Una cosa es que el PSOE quiera gobernar la España posterior al procés. Otra muy distinta es que pretenda gobernarla como si el procés nunca hubiera sucedido, ni obligara a revisar profundamente algunas de las estrategias de los últimos diez, veinte, treinta años. En esta distinción se resume parte de la impostura del legitimismo sanchista, ese argumentario armado tan a contrarreloj que, en ocasiones, raya la deshonestidad intelectual. Pues no otra cosa es el negarse a extraer conclusiones de hechos -graves- sencillamente porque estas conclusiones te resultan incómodas o te obligan a revisar tus anteriores planteamientos.

A los estadounidenses les gusta repetir eso de que "la definición de la locura es hacer lo mismo una y otra vez y esperar resultados distintos". Las pegatinas del coaching atribuyen la frase a los sospechosos habituales (Albert Einstein, Mark Twain; seguro que alguna se la encasqueta también a Churchill), cuando parece que su autora fue la escritora de novelas de misterio Rita Mae Brown. Y tanto la frase como la conexión mistérica encajan bien con este PSOE abracadabrante, que ha decidido que la receta para la España posterior al procés debe ser exactamente la misma que se aplicaba antes de él. Por ejemplo: pretender que los responsables de cualquier tensión nacionalista no son tanto la ideología y los políticos nacionalistas como los ciudadanos y partidos que se niegan a aceptar sus planteamientos. O asumir que sale a cuenta, y que es hasta responsable, violentar la igualdad entre ciudadanos con gestos que puedan contentar a los secesionistas. O, ya puestos, plantear que la solución para todo es un nuevo Estatuto.

Todo esto quizá se podía sostener, aunque fuese desde el adanismo interesado, en 2010. En 2018 ya sabemos que estos planteamientos pueden ganar tiempo, pero poco más. Y hasta el egoísmo generacional tiene límites: cada vez vivimos más años. Uno pensaría que un partido que se reivindica como imprescindible para la democracia española tendría, al menos, la suficiente responsabilidad como para extraer conclusiones de nuestra crisis más grave desde el 23-F. Por ejemplo, tomando nota de que ninguno de los múltiples gestos que PSOE y PP han tenido con los nacionalistas catalanes durante los últimos cuarenta años impidieron la DUI de Puigdemont. ¿Por qué iba a suceder algo distinto con los que ha venido haciendo Sánchez desde que llegó a la Moncloa?

Para el legitimismo sanchista, señalar esto es vivir instalado en el conflicto.
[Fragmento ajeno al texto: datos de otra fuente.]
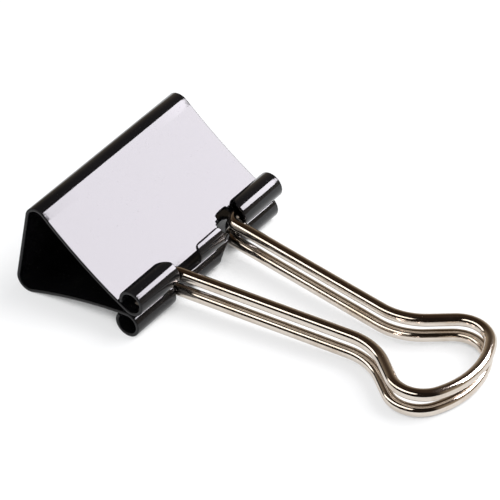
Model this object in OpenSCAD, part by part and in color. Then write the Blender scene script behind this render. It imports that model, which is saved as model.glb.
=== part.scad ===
// Binder clip: a sprung sheet body with rolled jaw edges, and two wire handles that lever it open.
// X runs across the clip, +Y from the back to the handles, +Z up from the table it lies on.

/* [Sheet body] */
// Width of the clip across its jaws
body_w = 19; // [15:0.5:60]
// Thickness of the spring sheet
sheet_t = 0.3; // [0.2:0.05:0.5]
// Straight distance on a face from the rolled edge to the bend at the back
face_len = 10.05; // [8:0.1:30]
// Slope of each face from the mid-plane
face_angle = 24.2; // [18:0.5:32]
// How far the middle of a face is bowed inward
face_bow = 0.28; // [0.05:0.01:0.5]
// Outside radius of the bends at the back
bend_r = 1.2; // [0.9:0.05:3]

/* [Rolled edges] */
// Outside diameter of the rolled barrels
barrel_d = 2.35; // [2.2:0.05:4]
// Length of each barrel
barrel_len = 5.1; // [4:0.1:14]
// How far round the barrels are rolled
barrel_turn = 316; // [280:1:325]
// How far the corner of a barrel's free edge is cut back along the barrel
barrel_cut = 0.95; // [0.5:0.1:2]
// How far round the middle lip is rolled
lip_turn = 184; // [160:1:230]
// Half of the width that the lip loses from its root to its rim
lip_taper = 1.5; // [0.5:0.1:2.5]
// Corner radius of the lip's rim
lip_corner = 0.45; // [0.2:0.05:0.6]
// How far the relief behind each slot reaches into the face
slot_depth = 1.15; // [0.8:0.05:2]
// Width of the relief behind each slot
slot_w = 1.6; // [1.2:0.1:2.5]

/* [Wire handles] */
// Diameter of the handle wire
wire_d = 1.05; // [0.8:0.05:1.1]
// Distance from a barrel's inner end to the corner where the wire turns into it
arm_inset = 0.5; // [0.3:0.05:0.8]
// Distance from the pivot to the narrow waist
waist_y = 18.7; // [12:0.1:60]
// Half width of the handle at the waist's corners
waist_x = 1.85; // [1.2:0.05:4]
// Distance from the waist to the widest part of the loop
loop_len = 5.9; // [4:0.1:16]
// Half width between the loop's corners before they are rounded
loop_x = 6.4; // [5:0.1:20]
// Height of the loop's blunt point beyond its corners
loop_rise = 3.25; // [2:0.05:8]
// Bend radius of the wire where it enters a barrel
pivot_bend_r = 0.85; // [0.7:0.05:1.5]
// Bend radius of the wire at the waist
waist_bend_r = 5.3; // [3:0.1:8]
// Bend radius of the wire at the loop's corners
loop_bend_r = 2.65; // [1.5:0.05:4]
// Bend radius of the wire at the loop's point
end_bend_r = 7.4; // [4:0.1:10]
// Distance from the wire's tip to the open end of its barrel
tip_inset = 0.9; // [0.3:0.1:1.5]

/* [Fits] */
// Gap between the closed jaws
jaw_gap = 0.06; // [0.04:0.01:0.2]
// Clearance between the wire and the wall of the barrel that it leans on
pivot_play = 0.05; // [0.03:0.01:0.1]
// Clearance between the lip and the wire beside it
lip_play = 0.3; // [0.1:0.05:0.6]
// Gap in the sheet at each line where a face flexes from the back
flex_gap = 0.03; // [0.02:0.01:0.1]

/* [Hidden] */
$fn = 48;

// The rolled edge, as seen from the side. A side view's points are [y, z], with z from the mid-plane.
barrel_r = barrel_d / 2;
roll_r = barrel_r - sheet_t / 2;
roll_c = [0, barrel_r + jaw_gap / 2];
barrel_in = body_w / 2 - barrel_len;

// The face is an arc that starts square to the roll and ends at the flex line.
face_r = face_len * face_len / (8 * face_bow) + face_bow / 2;
face_turn = 2 * asin(face_len / 2 / face_r);
jaw_slope = face_angle - face_turn / 2;
back_slope = face_angle + face_turn / 2;
function out_of(slope) = [sin(slope), cos(slope)];
face_start = roll_c - roll_r * out_of(jaw_slope);
face_c = face_start + face_r * out_of(jaw_slope);
flex_line = face_c - face_r * out_of(back_slope);
// The bends' centres lie on whole microns, so the flat back meets both bends face to face.
function to_micron(p) = [for (x = p) round(x * 1000) / 1000];
bend_c = to_micron(flex_line - (bend_r - sheet_t / 2) * out_of(back_slope));
flex_turn = (sheet_t / 2 + flex_gap) / (bend_r - sheet_t / 2) * 180 / PI;

// The wire sits in its barrel against the wall nearest the mid-plane.
wire_r = wire_d / 2;
pivot_z = roll_c[1] - (barrel_r - sheet_t - wire_r - pivot_play);
arm_x = barrel_in - arm_inset;
arm_in = arm_x - wire_r;
lip_root = arm_in - lip_play;
lip_rim = lip_root - lip_taper;

// The gap inside each of the wire's collars, and twice how far a collar stands proud.
seam = 0.02;

// The handle's corners from the barrel to the loop's point, and back down the other side.
shoulder_y = waist_y + loop_len;
point_y = shoulder_y + loop_rise;
tip_x = body_w / 2 - tip_inset;
half_path = [[tip_x, 0], [arm_x, 0], [waist_x, waist_y], [loop_x, shoulder_y]];
wire_path = concat(half_path, [[0, point_y]], [for (i = [3:-1:0]) [-half_path[i][0], half_path[i][1]]]);
wire_radii = [0, pivot_bend_r, waist_bend_r, loop_bend_r, end_bend_r,
              loop_bend_r, waist_bend_r, pivot_bend_r, 0];
loop_slope = atan2(loop_rise, loop_x);
handle_reach = point_y - end_bend_r * (1 / cos(loop_slope) - 1);

// The clip lies on its lower barrels and its lower bend, with the lower handle's end on the table.
lean = atan2(bend_c[1] - roll_c[1], -bend_c[0])
     + asin((bend_r - barrel_r) / norm([bend_c[0], bend_c[1] - roll_c[1]]));
function leaned(p) = [p[0] * cos(lean) + p[1] * sin(lean), p[1] * cos(lean) - p[0] * sin(lean)];
lift = barrel_r - leaned([0, -roll_c[1]])[1];
handle_drop = asin((leaned([0, -pivot_z])[1] + lift - wire_r) / handle_reach);
back_edge = leaned([bend_c[0], -bend_c[1]])[0] - bend_r;
front_edge = leaned([0, pivot_z])[0] + handle_reach * cos(handle_drop) + wire_r;
slide = -(back_edge + front_edge) / 2;

// Turns a side view's plane so that its height runs along the clip's width.
module side_on() {
    rotate([90, 0, 90])
        children();
}

// A strip of sheet bent about the origin, from the x axis through a turn, standing on z = 0.
module strip(r, turn, width) {
    rotate_extrude(angle = turn)
        translate([r - sheet_t / 2, 0])
            square([sheet_t, width]);
}

// A piece of bent sheet about a side-view centre, from one angle through a turn, between two widths.
module bent_sheet(c, r, from, turn, x0, x1) {
    side_on()
        translate([c[0], c[1], x0])
            rotate([0, 0, from])
                strip(r, turn, x1 - x0);
}

// The closed clip, leaned over onto the table.
module lying() {
    translate([0, slide, lift])
        rotate([-lean, 0, 0])
            children();
}

// Places a piece of the upper jaw, or the same piece of the lower jaw.
module jaw(upper) {
    lying()
        mirror([0, 0, upper ? 0 : 1])
            children();
}

// Outline of one slot in the face: the mouth beside the barrel and the round-cornered relief behind it.
module slot_outline() {
    relief_x = arm_in + 0.2;
    corner = 0.4;
    translate([lip_root, -1])
        square([barrel_in - lip_root, 1.5]);
    translate([relief_x, 0.3])
        square([slot_w, slot_depth - 0.3 - corner]);
    translate([relief_x + corner, 0.3])
        square([slot_w - 2 * corner, slot_depth - 0.3]);
    for (x = [relief_x + corner, relief_x + slot_w - corner])
        translate([x, slot_depth - corner])
            circle(corner);
}

// Stands an outline drawn as [across, along the face] square through the sheet at the jaw end.
module through_face() {
    translate([0, face_start[0], face_start[1]])
        rotate([-face_angle, 0, 0])
            mirror([0, 1, 0])
                translate([0, 0, -2 * sheet_t])
                    linear_extrude(4 * sheet_t)
                        children();
}

// One bowed face with a half-round edge along its flex line.
module face() {
    difference() {
        union() {
            bent_sheet(face_c, face_r, 270 - back_slope, face_turn, -body_w / 2, body_w / 2);
            side_on()
                translate([flex_line[0], flex_line[1], -body_w / 2])
                    cylinder(d = sheet_t, h = body_w);
        }
        for (side = [0, 1])
            mirror([side, 0, 0])
                through_face()
                    slot_outline();
    }
}

// One rolled barrel on the +X side, with the inner corner of its free edge cut away.
module barrel() {
    start = 270 - jaw_slope;
    difference() {
        bent_sheet(roll_c, roll_r, start, barrel_turn, barrel_in, body_w / 2);
        translate([0, roll_c[0], roll_c[1]])
            rotate([-jaw_slope, 0, 0])
                translate([0, 0, -barrel_r / 2])
                    linear_extrude(2 * barrel_d)
                        polygon([[barrel_in - 1, 0.1], [barrel_in, 0.1],
                                 [barrel_in + barrel_cut, -barrel_r], [barrel_in + barrel_cut, -barrel_d],
                                 [barrel_in - 1, -barrel_d]]);
    }
}

// Front view of the middle lip, from its wide root to its round-cornered rim.
module lip_outline() {
    rim_z = 2 * roll_c[1];
    for (side = [0, 1])
        mirror([side, 0]) {
            polygon([[0, -1], [lip_root, -1], [lip_root, 1.3 * sheet_t],
                     [lip_rim + 0.35 * lip_taper, 0.6 * barrel_r], [lip_rim, barrel_r],
                     [lip_rim, rim_z - lip_corner], [0, rim_z - lip_corner]]);
            translate([lip_rim - lip_corner, rim_z - lip_corner])
                circle(lip_corner);
            translate([0, barrel_r])
                square([lip_rim - lip_corner, barrel_d]);
        }
}

// The part-rolled lip in the middle of a jaw's edge.
module lip() {
    intersection() {
        bent_sheet(roll_c, roll_r, 270 - jaw_slope, lip_turn, -lip_root, lip_root);
        translate([0, barrel_d, 0])
            rotate([90, 0, 0])
                linear_extrude(2 * barrel_d)
                    lip_outline();
    }
}

// Directions and lengths along a bent wire's path.
function unit(v) = v / norm(v);
function bearing(v) = atan2(v[1], v[0]);
function turned(p, i) = let (t = bearing(p[i + 1] - p[i]) - bearing(p[i] - p[i - 1]))
    t > 180 ? t - 360 : t < -180 ? t + 360 : t;
function ease(p, r, i) = i == 0 || i == len(p) - 1 ? 0 : r[i] * tan(abs(turned(p, i)) / 2);

// A round wire bent flat along a path, with a bend radius at each corner. A collar joins each bend to its straights.
module bent_wire(p, r) {
    last = len(p) - 1;
    for (i = [0:last - 1]) {
        way = unit(p[i + 1] - p[i]);
        from = ease(p, r, i) + (i > 0 ? seam : 0);
        to = norm(p[i + 1] - p[i]) - ease(p, r, i + 1) - (i < last - 1 ? seam : 0);
        start = p[i] + way * from;
        translate([start[0], start[1], 0])
            rotate([0, 90, bearing(way)])
                cylinder(r = wire_r, h = to - from);
    }
    for (i = [1:last - 1]) {
        way = unit(p[i] - p[i - 1]);
        on = unit(p[i + 1] - p[i]);
        turn = turned(p, i);
        start = p[i] - way * ease(p, r, i);
        end = p[i] + on * ease(p, r, i);
        centre = start + r[i] * sign(turn) * [-way[1], way[0]];
        translate([centre[0], centre[1], 0])
            rotate([0, 0, bearing(start - centre) + min(turn, 0)])
                rotate_extrude(angle = abs(turn))
                    translate([r[i], 0])
                        circle(wire_r, $fn = 24);
        collar(start, way);
        collar(end, on);
    }
}

// A short collar round the wire, where a bend meets a straight.
module collar(at, way) {
    translate([at[0], at[1], 0])
        rotate([0, 90, bearing(way)])
            cylinder(r = wire_r + seam / 2, h = 4 * seam, center = true);
}

// One wire handle, hinged at its barrels' axis and dropped towards the table.
module handle(upper) {
    at = leaned([0, upper ? pivot_z : -pivot_z]);
    translate([0, slide + at[0], lift + at[1]])
        rotate([-handle_drop, 0, 0])
            bent_wire(wire_path, wire_radii);
}

// One bend of the back, from its flat wall round to the flex line.
module bend() {
    side_on()
        translate([bend_c[0], bend_c[1], -body_w / 2])
            mirror([1, 0, 0])
                strip(bend_r - sheet_t / 2, 90 + back_slope - flex_turn, body_w);
}

module back() {
    color("dimgray")
        lying()
            union() {
                bend();
                mirror([0, 0, 1])
                    bend();
                translate([-body_w / 2, bend_c[0] - bend_r, -bend_c[1]])
                    cube([body_w, sheet_t, 2 * bend_c[1]]);
            }
}

module upper_face() {
    color("gray")
        jaw(true)
            face();
}

module lower_face() {
    color("gray")
        jaw(false)
            face();
}

module upper_lip() {
    color("slategray")
        jaw(true)
            lip();
}

module lower_lip() {
    color("slategray")
        jaw(false)
            lip();
}

module upper_left_barrel() {
    color("steelblue")
        jaw(true)
            mirror([1, 0, 0])
                barrel();
}

module upper_right_barrel() {
    color("steelblue")
        jaw(true)
            barrel();
}

module lower_left_barrel() {
    color("cadetblue")
        jaw(false)
            mirror([1, 0, 0])
                barrel();
}

module lower_right_barrel() {
    color("cadetblue")
        jaw(false)
            barrel();
}

module upper_handle() {
    color("silver")
        handle(true);
}

module lower_handle() {
    color("tan")
        handle(false);
}

back();
upper_face();
lower_face();
upper_lip();
lower_lip();
upper_left_barrel();
upper_right_barrel();
lower_left_barrel();
lower_right_barrel();
upper_handle();
lower_handle();
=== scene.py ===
"""A small binder clip: a black lacquered spring sheet with rolled edges, and two nickel-plated handles."""

from math import asin, atan2, cos, hypot, pi, radians, sin

import bmesh
import bpy
from mathutils import Matrix, Vector


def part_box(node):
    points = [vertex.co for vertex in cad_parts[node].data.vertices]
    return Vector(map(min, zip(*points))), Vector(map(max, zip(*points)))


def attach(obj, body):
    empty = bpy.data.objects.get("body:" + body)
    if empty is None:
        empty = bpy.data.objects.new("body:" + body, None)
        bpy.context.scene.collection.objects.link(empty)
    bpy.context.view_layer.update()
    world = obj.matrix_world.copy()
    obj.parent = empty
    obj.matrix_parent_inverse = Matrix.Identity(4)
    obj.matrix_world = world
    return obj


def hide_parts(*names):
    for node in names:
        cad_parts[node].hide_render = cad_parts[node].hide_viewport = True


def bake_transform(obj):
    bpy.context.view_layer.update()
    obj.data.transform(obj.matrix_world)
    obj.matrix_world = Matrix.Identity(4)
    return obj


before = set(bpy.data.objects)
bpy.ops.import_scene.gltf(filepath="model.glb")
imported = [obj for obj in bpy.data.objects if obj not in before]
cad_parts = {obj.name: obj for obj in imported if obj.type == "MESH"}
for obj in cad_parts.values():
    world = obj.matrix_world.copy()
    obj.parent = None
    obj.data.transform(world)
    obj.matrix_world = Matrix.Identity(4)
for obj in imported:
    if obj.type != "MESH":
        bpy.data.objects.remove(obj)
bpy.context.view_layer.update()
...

Pero la acusación parte de una nueva deshonestidad intelectual: quienes la lanzan suelen vivir instaladísimos en un conflicto, esto es, el que mantienen con el PP y ahora también con Ciudadanos. ¿O acaso el no es no era una jubilosa apelación a la concordia? Lo que define al sanchismo, en fin, no es su mayor o menor apetencia por el conflicto; es su elección de adversarios.